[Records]
__________________________________________________

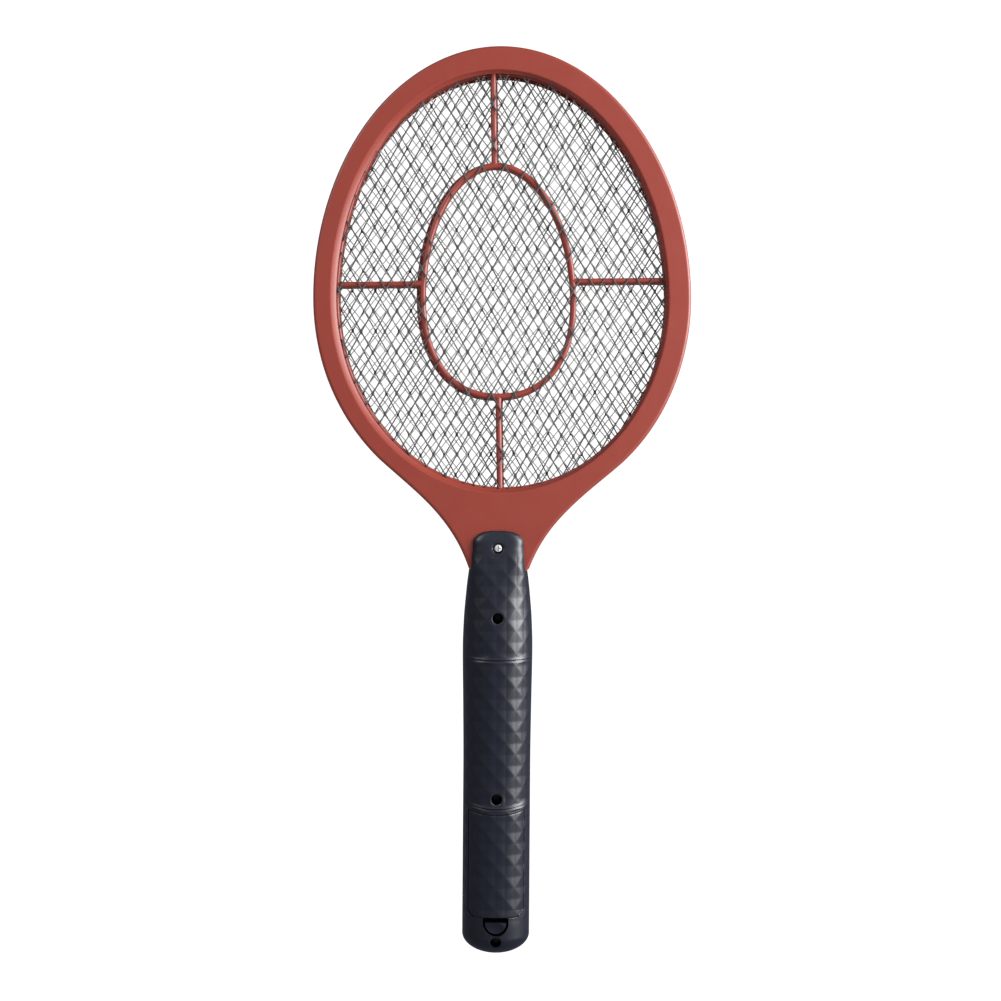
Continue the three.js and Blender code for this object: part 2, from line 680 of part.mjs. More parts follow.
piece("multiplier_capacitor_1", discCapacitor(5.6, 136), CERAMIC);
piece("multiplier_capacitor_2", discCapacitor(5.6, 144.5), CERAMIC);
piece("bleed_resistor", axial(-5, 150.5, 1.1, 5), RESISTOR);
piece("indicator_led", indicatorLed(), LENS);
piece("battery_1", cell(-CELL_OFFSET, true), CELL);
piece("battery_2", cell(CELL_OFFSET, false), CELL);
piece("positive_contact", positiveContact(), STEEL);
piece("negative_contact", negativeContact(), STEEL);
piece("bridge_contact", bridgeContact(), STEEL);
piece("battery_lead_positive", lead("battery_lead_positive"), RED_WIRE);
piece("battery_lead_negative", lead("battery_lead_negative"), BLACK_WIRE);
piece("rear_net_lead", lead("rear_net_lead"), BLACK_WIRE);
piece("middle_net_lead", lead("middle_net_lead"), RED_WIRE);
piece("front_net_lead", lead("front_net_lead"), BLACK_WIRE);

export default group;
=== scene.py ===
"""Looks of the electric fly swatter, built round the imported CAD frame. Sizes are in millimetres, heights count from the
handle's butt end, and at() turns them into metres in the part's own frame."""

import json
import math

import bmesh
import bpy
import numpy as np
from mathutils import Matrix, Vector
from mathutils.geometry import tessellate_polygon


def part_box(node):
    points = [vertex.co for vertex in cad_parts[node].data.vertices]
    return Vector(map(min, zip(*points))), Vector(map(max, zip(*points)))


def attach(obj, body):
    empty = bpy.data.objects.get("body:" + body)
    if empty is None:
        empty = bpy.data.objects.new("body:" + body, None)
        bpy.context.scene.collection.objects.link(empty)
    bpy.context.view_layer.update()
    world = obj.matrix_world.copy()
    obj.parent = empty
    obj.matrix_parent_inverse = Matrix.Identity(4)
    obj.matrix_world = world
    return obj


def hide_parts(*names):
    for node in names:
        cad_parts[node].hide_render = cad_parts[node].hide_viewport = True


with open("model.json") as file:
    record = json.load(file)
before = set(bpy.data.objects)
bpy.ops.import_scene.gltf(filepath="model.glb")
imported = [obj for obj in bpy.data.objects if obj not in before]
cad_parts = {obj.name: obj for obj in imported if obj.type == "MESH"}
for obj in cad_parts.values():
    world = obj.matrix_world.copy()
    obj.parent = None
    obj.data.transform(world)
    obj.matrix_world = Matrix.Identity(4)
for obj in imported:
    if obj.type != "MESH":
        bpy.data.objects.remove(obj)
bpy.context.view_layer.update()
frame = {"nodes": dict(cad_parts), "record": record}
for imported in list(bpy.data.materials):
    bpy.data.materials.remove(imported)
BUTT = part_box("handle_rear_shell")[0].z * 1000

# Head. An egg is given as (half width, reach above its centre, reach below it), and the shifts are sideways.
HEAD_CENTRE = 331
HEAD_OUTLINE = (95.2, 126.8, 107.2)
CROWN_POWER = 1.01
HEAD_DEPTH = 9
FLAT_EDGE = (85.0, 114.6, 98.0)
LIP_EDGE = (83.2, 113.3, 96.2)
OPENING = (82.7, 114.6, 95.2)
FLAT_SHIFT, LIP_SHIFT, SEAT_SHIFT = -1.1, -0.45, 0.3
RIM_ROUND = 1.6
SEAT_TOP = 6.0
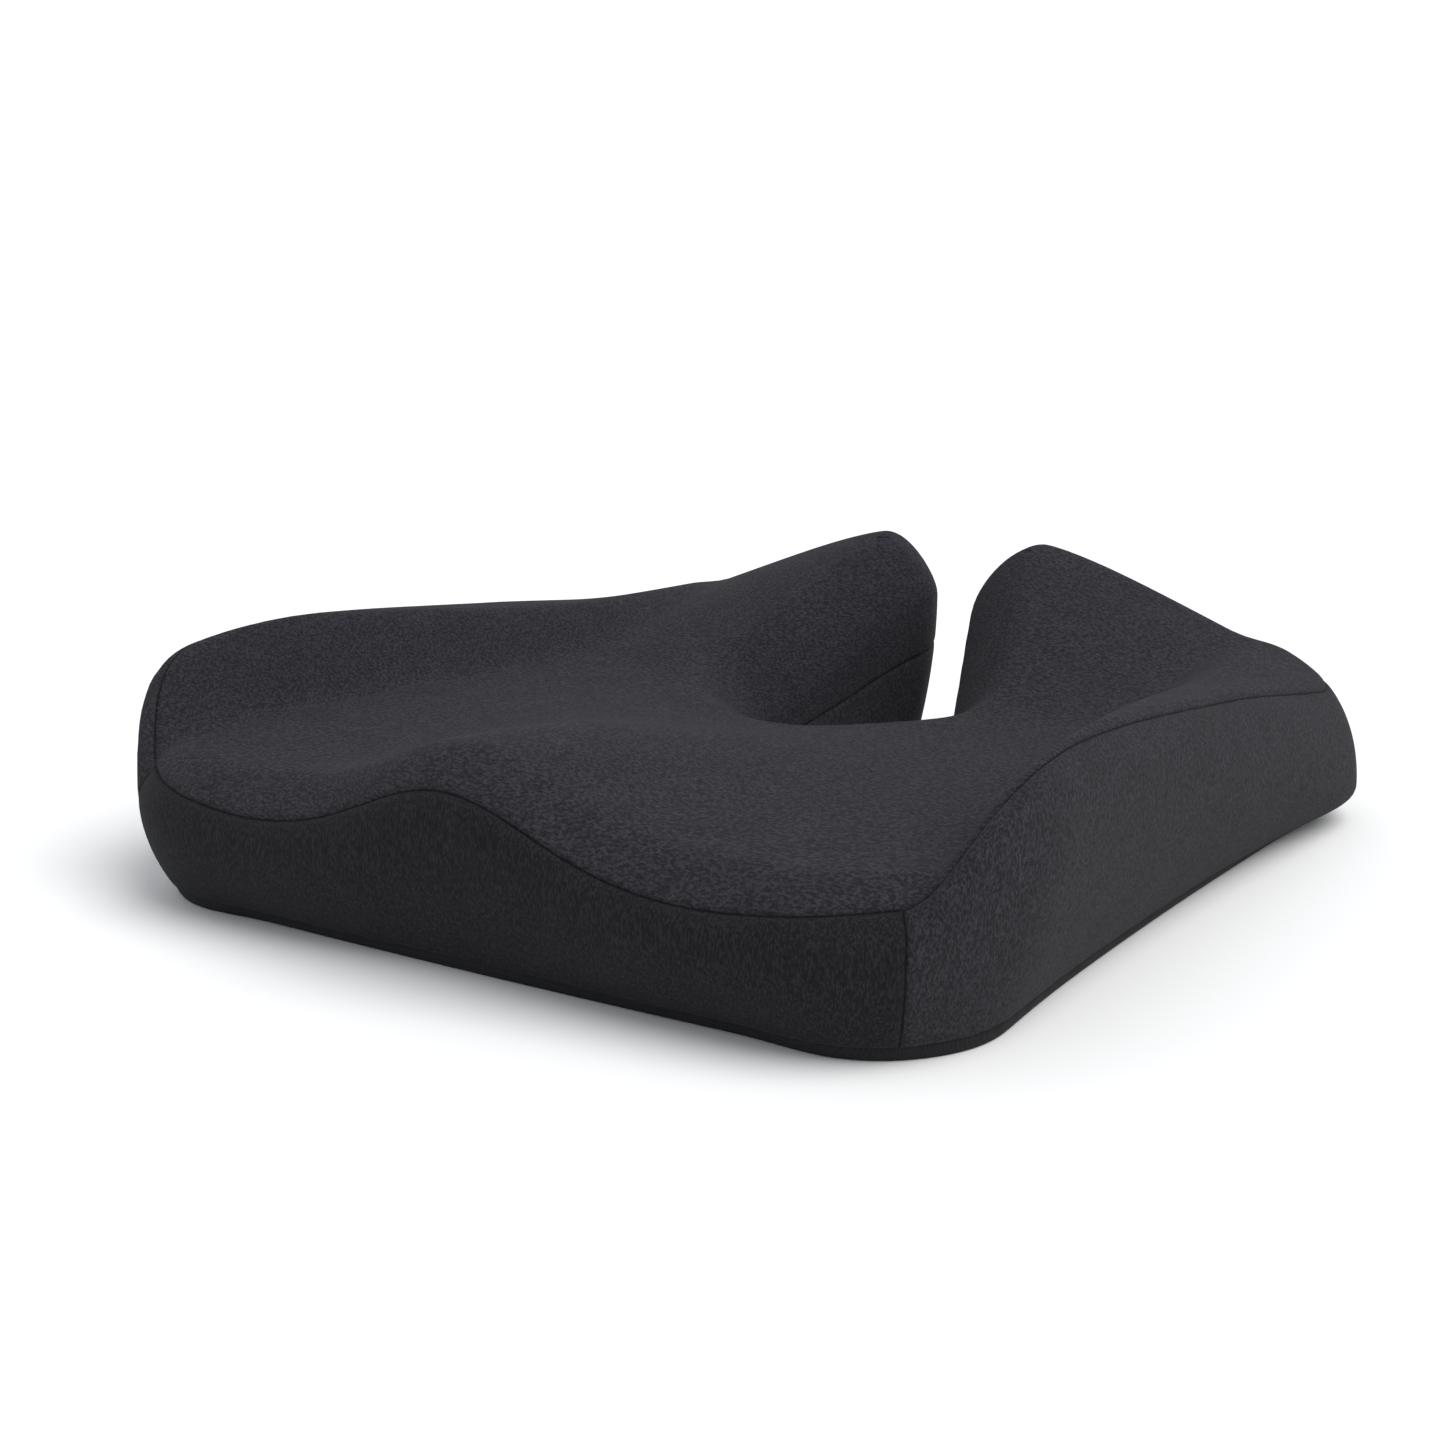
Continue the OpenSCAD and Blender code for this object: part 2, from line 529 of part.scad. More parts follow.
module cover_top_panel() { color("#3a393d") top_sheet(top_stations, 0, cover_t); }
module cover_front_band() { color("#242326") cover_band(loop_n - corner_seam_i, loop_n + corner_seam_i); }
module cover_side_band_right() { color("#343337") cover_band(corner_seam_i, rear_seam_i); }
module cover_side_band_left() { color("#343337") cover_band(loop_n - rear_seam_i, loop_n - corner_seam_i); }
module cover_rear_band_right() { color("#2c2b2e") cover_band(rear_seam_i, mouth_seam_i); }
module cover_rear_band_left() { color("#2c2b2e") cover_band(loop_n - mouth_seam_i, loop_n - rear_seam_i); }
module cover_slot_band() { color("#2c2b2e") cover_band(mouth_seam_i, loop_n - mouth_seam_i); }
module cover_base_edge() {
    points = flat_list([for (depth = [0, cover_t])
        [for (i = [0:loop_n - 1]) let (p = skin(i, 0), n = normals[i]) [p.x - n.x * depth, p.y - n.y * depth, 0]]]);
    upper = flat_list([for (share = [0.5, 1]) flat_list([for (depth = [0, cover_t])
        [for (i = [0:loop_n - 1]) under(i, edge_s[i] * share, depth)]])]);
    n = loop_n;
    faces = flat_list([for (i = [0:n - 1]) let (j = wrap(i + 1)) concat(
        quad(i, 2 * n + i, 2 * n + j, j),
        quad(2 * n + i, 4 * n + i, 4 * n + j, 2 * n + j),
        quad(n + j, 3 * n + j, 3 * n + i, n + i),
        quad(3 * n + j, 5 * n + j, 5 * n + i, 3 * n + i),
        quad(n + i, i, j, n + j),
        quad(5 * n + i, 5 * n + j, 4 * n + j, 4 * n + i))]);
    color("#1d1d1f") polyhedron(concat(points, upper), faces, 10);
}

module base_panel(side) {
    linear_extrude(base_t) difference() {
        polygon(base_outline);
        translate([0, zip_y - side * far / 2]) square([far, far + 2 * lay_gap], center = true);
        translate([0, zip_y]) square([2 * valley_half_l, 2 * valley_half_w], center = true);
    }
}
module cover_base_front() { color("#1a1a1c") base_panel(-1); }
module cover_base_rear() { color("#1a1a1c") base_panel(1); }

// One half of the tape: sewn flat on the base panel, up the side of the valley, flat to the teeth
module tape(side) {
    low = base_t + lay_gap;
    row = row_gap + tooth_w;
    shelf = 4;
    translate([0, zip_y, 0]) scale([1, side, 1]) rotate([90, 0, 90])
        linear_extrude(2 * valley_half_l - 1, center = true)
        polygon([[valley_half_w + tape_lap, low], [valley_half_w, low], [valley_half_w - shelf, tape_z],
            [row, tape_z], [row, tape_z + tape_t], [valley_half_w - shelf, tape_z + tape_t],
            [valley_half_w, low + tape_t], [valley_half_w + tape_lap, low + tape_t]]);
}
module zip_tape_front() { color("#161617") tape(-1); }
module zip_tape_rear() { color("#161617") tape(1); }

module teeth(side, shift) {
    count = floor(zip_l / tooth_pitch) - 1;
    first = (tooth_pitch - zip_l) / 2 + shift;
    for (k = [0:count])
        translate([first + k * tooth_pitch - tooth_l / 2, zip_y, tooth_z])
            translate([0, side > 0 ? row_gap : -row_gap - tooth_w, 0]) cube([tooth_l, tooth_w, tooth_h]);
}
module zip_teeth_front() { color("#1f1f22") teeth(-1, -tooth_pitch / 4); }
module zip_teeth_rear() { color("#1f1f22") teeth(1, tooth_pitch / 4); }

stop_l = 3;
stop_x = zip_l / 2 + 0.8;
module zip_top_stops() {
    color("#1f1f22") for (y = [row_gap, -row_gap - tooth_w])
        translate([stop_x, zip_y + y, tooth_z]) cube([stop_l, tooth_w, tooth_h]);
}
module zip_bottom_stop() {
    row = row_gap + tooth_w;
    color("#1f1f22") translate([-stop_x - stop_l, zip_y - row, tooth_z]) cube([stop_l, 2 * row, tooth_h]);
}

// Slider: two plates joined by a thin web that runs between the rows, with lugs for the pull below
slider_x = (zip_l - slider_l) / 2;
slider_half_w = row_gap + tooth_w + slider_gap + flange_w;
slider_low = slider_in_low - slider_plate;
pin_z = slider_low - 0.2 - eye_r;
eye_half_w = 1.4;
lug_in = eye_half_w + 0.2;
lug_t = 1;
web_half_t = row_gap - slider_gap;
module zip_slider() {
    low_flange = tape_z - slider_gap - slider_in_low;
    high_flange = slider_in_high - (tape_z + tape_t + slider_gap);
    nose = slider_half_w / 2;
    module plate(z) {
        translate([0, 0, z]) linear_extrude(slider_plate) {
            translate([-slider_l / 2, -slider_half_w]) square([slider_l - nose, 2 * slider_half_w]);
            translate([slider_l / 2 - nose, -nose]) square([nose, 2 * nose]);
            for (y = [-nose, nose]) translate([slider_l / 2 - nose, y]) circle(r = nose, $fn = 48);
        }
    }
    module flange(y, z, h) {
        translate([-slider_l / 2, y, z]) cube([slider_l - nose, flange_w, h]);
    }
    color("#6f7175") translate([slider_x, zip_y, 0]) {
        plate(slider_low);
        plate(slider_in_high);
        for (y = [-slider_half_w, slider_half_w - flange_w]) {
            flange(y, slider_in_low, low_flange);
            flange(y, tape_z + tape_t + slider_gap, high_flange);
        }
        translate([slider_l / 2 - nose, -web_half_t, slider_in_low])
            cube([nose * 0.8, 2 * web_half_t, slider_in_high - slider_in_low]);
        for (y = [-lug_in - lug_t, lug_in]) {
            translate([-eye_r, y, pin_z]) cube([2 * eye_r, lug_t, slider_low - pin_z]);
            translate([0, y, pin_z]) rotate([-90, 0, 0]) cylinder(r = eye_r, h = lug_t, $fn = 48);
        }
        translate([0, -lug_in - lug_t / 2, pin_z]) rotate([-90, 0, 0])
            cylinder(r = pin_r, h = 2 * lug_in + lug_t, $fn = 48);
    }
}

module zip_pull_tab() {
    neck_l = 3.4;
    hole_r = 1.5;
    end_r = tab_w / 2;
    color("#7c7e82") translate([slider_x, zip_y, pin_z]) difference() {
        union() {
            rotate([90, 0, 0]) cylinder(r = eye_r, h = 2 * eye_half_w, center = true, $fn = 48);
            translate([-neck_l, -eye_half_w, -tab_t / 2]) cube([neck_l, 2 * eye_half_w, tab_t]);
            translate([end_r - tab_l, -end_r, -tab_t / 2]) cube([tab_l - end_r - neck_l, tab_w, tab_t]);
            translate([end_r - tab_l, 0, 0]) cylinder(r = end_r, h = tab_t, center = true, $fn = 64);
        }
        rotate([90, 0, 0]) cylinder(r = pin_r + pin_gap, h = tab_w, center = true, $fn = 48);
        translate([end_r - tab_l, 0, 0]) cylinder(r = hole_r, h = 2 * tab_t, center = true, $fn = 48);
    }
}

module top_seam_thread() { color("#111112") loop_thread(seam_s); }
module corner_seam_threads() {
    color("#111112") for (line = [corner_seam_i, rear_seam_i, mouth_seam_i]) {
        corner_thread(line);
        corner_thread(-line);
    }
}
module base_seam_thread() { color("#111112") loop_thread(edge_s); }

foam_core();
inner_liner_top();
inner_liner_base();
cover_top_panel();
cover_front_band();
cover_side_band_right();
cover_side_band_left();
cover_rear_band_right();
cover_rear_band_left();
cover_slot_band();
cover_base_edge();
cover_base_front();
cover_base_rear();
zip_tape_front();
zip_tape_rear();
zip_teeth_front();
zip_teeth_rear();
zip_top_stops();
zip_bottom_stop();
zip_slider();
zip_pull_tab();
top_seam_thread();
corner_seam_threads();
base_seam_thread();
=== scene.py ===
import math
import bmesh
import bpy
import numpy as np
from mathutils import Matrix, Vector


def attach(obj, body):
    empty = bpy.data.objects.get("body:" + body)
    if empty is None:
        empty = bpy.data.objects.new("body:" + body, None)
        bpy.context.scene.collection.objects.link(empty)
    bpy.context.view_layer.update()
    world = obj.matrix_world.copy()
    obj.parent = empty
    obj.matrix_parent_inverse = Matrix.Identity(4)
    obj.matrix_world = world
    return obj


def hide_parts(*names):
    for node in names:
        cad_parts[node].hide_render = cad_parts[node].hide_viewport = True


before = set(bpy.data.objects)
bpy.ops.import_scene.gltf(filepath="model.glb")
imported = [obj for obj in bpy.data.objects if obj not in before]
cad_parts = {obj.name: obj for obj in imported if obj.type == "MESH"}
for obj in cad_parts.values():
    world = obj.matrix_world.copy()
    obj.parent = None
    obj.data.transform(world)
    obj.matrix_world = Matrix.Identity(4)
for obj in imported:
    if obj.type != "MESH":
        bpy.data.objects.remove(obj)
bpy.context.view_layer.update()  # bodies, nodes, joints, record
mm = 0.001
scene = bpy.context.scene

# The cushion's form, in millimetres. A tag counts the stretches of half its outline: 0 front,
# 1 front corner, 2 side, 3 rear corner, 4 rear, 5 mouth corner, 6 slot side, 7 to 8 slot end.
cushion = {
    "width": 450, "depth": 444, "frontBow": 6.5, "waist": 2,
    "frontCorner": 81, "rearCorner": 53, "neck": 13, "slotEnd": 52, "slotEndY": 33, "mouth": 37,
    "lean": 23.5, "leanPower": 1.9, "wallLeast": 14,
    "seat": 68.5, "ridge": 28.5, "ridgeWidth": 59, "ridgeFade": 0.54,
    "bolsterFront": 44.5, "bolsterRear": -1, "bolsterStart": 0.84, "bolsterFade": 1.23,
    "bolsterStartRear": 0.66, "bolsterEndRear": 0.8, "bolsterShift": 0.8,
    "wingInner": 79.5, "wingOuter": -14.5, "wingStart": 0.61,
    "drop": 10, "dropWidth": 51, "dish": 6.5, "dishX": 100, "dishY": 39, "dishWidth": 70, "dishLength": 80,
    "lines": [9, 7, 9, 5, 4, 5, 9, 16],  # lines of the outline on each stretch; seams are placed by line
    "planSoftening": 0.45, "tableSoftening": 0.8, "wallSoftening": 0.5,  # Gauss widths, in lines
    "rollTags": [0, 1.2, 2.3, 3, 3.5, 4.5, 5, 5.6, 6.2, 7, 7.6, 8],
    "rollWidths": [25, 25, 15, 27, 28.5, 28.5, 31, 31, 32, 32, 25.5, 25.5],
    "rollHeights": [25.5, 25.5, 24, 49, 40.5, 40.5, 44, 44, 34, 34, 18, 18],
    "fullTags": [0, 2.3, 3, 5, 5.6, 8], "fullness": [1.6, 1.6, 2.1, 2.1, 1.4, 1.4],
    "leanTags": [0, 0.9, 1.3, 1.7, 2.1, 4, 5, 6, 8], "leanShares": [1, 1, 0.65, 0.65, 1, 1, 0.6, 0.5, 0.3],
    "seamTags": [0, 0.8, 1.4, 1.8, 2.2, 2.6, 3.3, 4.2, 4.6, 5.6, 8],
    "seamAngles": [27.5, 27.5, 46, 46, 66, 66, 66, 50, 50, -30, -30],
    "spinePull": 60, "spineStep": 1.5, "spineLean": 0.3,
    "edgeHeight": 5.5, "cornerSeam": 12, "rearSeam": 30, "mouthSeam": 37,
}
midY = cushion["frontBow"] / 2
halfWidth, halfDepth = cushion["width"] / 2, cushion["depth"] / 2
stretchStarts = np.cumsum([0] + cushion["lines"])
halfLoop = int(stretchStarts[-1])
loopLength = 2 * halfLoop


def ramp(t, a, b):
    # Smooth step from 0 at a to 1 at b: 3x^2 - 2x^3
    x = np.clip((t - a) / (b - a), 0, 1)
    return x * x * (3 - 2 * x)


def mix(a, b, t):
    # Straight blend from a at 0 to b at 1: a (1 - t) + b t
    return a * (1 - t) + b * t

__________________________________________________

*Given task:* Using the data above, extract exactly the lines from the one that holds "foam_core();" to the one that holds "scene = bpy.context.scene", both ends included, and no others.

*The completed task:*
foam_core();
inner_liner_top();
inner_liner_base();
cover_top_panel();
cover_front_band();
cover_side_band_right();
cover_side_band_left();
cover_rear_band_right();
cover_rear_band_left();
cover_slot_band();
cover_base_edge();
cover_base_front();
cover_base_rear();
zip_tape_front();
zip_tape_rear();
zip_teeth_front();
zip_teeth_rear();
zip_top_stops();
zip_bottom_stop();
zip_slider();
zip_pull_tab();
top_seam_thread();
corner_seam_threads();
base_seam_thread();
=== scene.py ===
import math
import bmesh
import bpy
import numpy as np
from mathutils import Matrix, Vector


def attach(obj, body):
    empty = bpy.data.objects.get("body:" + body)
    if empty is None:
        empty = bpy.data.objects.new("body:" + body, None)
        bpy.context.scene.collection.objects.link(empty)
    bpy.context.view_layer.update()
    world = obj.matrix_world.copy()
    obj.parent = empty
    obj.matrix_parent_inverse = Matrix.Identity(4)
    obj.matrix_world = world
    return obj


def hide_parts(*names):
    for node in names:
        cad_parts[node].hide_render = cad_parts[node].hide_viewport = True


before = set(bpy.data.objects)
bpy.ops.import_scene.gltf(filepath="model.glb")
imported = [obj for obj in bpy.data.objects if obj not in before]
cad_parts = {obj.name: obj for obj in imported if obj.type == "MESH"}
for obj in cad_parts.values():
    world = obj.matrix_world.copy()
    obj.parent = None
    obj.data.transform(world)
    obj.matrix_world = Matrix.Identity(4)
for obj in imported:
    if obj.type != "MESH":
        bpy.data.objects.remove(obj)
bpy.context.view_layer.update()  # bodies, nodes, joints, record
mm = 0.001
scene = bpy.context.scene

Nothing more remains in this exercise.